Second, together with other studies (Kempthorne & Terrizzi Jr, 2021; Ramos et al., 2020; Xu & Cheng, 2021), the present study demonstrated a profound influence of politics in the pandemic. It is noted that the 2020 United States presidential election took place during the midst of the COVID-19 pandemic, and it was one of the most intense and contrasting elections to date. While this was not a political study, the COVID-19 pandemic itself has been overly politicized by the media and political figures in the U.S. (Kahane, 2021), and our findings were consistent with the argument that politicization might have an effect on the public’s health (Gostin, 2018). At this point, while specific means is not immediately clear given the partisan political climate in the U.S., the study still advocates for depoliticizing the pandemic and preventative measures.

Limitations

Limitations should be addressed as well. First, the present study failed to find an interaction between subjective numeracy and framing. A possible reason for this might be that the numerical information in the framing messages (i.e., 130,000 lives saved/lost) was too easy to trigger the numeracy effect. Also, the present study did not adopt objective numeracy as a comparison. Thus, it was not clear whether the non-significant result was due to the difference between objective and subjective numeracy. Future research should adopt both to fully illustrate the function of numeracy in the pandemic.

Second, the study’s sample was not particularly racially/ethnically diverse. Although our study was not looking at the relationship between race and protective behavior compliance, it is important to gain a diverse sample in order to generalize the results to the public. Therefore, a further look into the relationship between race/ethnicity on the use of protective-related behaviors or on framing sensitivity would be beneficial and add to the literature.

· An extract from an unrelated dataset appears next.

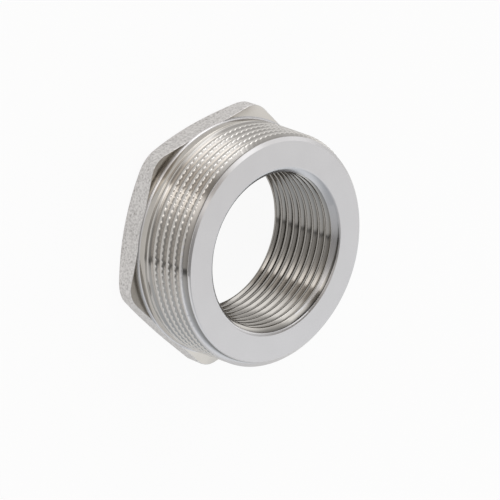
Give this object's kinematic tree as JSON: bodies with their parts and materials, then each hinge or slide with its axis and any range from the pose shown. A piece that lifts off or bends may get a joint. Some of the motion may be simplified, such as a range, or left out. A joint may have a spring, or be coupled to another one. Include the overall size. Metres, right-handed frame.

Third, we should acknowledge that our examination of the relationship between mask-wearing and social distancing was preliminary and exploratory. As we briefly mentioned in the Results section, the EFA missed more than 40% of variance of the behaviors. Moreover, the loading of mask-wearing (−.42) was far lower than the loadings of social distancing items (at least .69). Similarly, the extracted factor could only explain 17% of variance of mask-wearing. In comparison, for social distancing items, the factor could explain at least 47% of variance. The results indicated that mask-wearing could not be well explained by the extracted factor. A possible reason could be that the present study tested social distancing in multiple scenarios but only tested mask-wearing generically (one item). Hence, our measure failed to comprehensively describe mask-wearing behavior. Additionally, in everyday life, it is possible that people do not perform the two preventative behaviors simultaneously. For example, in public transit in urban areas, while people may choose to wear a mask, it would be difficult to maintain social distancing given limited physical space. In addition, people often partake in outdoor physical activities while maintaining social distance but not wearing a mask. Moreover, it may seem as if some individuals think that face masks are a replacement for social distancing, but both protective behaviors must be utilized to produce the best outcome (Pajer, 2020) While the current study focused on how message framing might affect different health behaviors, future studies can further examine the relationship and underlying mechanism of these behaviors.

In conclusion, the present study suggests that individuals who are more risk averse, liberal, and who have a higher subjective numeracy score will demonstrate higher levels of mask wearing or social distancing compliance. In addition, loss framing may be more influential in the promotion of health-related behaviors. Moreover, such a framing effect is more prominent in liberals than in conservatives. Overall, the present study depicts the function of framing in health communication, and highlights the key psychological and demographic factors on the decision to use protective behaviors during the COVID-19 pandemic.